**Material to process:**
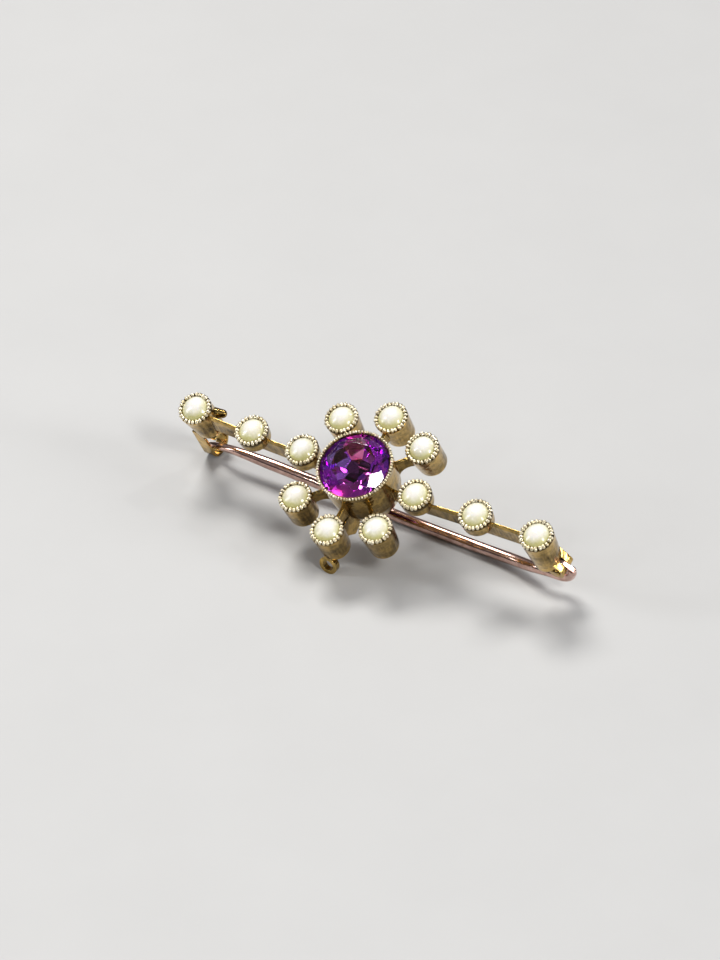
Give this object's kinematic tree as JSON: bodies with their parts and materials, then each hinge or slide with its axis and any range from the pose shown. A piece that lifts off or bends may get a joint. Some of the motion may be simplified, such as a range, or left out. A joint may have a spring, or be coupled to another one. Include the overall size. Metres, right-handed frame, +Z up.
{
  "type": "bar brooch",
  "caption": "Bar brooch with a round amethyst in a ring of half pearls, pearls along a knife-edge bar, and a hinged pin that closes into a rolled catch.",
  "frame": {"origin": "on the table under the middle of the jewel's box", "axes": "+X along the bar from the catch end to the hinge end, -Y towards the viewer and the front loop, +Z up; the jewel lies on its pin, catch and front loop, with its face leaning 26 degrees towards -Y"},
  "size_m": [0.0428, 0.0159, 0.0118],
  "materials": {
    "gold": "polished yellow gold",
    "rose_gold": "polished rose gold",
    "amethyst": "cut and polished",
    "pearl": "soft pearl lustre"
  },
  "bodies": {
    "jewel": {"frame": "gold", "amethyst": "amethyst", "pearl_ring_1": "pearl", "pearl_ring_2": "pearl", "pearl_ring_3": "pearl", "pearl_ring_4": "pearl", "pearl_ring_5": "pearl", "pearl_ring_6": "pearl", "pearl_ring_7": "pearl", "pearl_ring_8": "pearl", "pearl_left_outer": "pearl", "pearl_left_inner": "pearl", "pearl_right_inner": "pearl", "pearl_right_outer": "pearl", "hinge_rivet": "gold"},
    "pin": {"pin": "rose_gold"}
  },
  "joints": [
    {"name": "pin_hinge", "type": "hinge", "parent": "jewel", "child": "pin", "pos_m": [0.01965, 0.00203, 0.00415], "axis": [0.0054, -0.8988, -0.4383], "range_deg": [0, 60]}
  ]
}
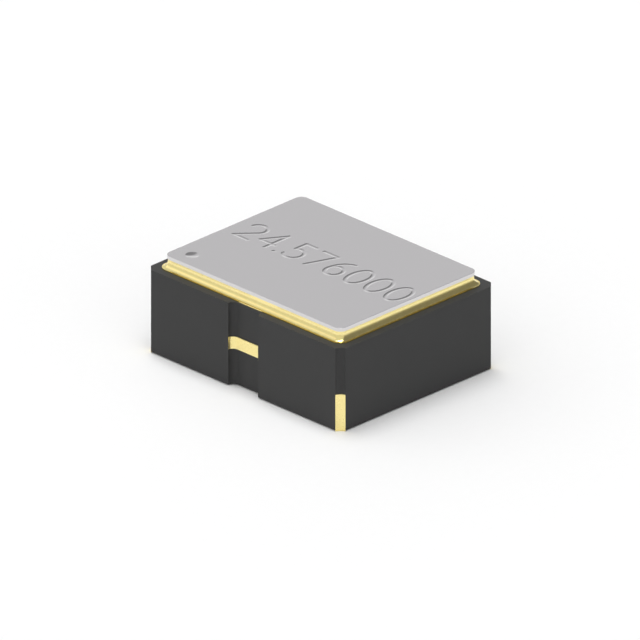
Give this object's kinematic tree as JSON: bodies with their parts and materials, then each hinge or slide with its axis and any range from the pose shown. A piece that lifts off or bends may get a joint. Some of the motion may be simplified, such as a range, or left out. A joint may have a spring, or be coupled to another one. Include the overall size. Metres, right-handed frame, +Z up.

**Exercise prompt:** Repeat all of the records above exactly as they appear.

**The answer:**
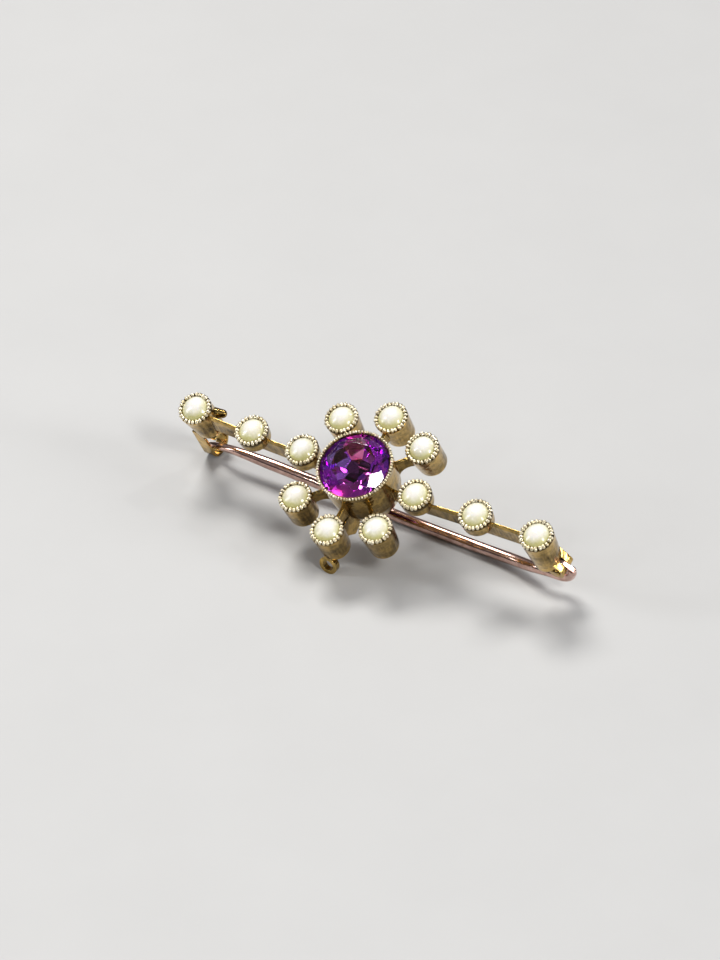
Give this object's kinematic tree as JSON: bodies with their parts and materials, then each hinge or slide with its axis and any range from the pose shown. A piece that lifts off or bends may get a joint. Some of the motion may be simplified, such as a range, or left out. A joint may have a spring, or be coupled to another one. Include the overall size. Metres, right-handed frame, +Z up.
{
  "type": "bar brooch",
  "caption": "Bar brooch with a round amethyst in a ring of half pearls, pearls along a knife-edge bar, and a hinged pin that closes into a rolled catch.",
  "frame": {"origin": "on the table under the middle of the jewel's box", "axes": "+X along the bar from the catch end to the hinge end, -Y towards the viewer and the front loop, +Z up; the jewel lies on its pin, catch and front loop, with its face leaning 26 degrees towards -Y"},
  "size_m": [0.0428, 0.0159, 0.0118],
  "materials": {
    "gold": "polished yellow gold",
    "rose_gold": "polished rose gold",
    "amethyst": "cut and polished",
    "pearl": "soft pearl lustre"
  },
  "bodies": {
    "jewel": {"frame": "gold", "amethyst": "amethyst", "pearl_ring_1": "pearl", "pearl_ring_2": "pearl", "pearl_ring_3": "pearl", "pearl_ring_4": "pearl", "pearl_ring_5": "pearl", "pearl_ring_6": "pearl", "pearl_ring_7": "pearl", "pearl_ring_8": "pearl", "pearl_left_outer": "pearl", "pearl_left_inner": "pearl", "pearl_right_inner": "pearl", "pearl_right_outer": "pearl", "hinge_rivet": "gold"},
    "pin": {"pin": "rose_gold"}
  },
  "joints": [
    {"name": "pin_hinge", "type": "hinge", "parent": "jewel", "child": "pin", "pos_m": [0.01965, 0.00203, 0.00415], "axis": [0.0054, -0.8988, -0.4383], "range_deg": [0, 60]}
  ]
}
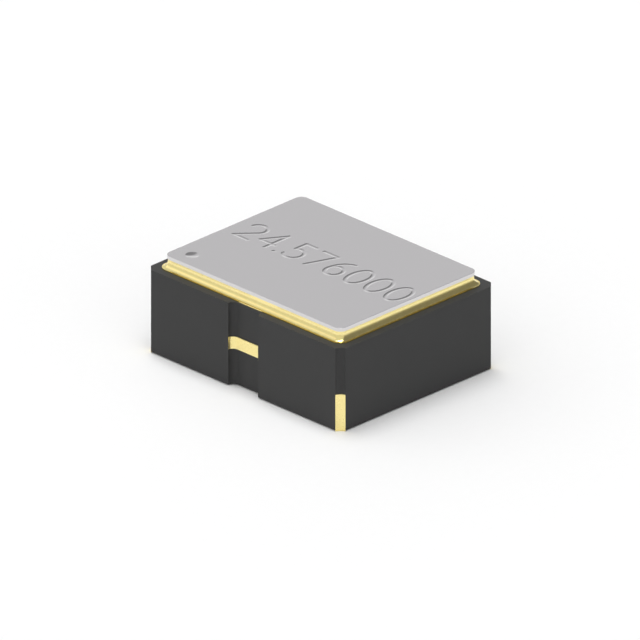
Give this object's kinematic tree as JSON: bodies with their parts and materials, then each hinge or slide with its axis and any range from the pose shown. A piece that lifts off or bends may get a joint. Some of the motion may be simplified, such as a range, or left out. A joint may have a spring, or be coupled to another one. Include the overall size. Metres, right-handed frame, +Z up.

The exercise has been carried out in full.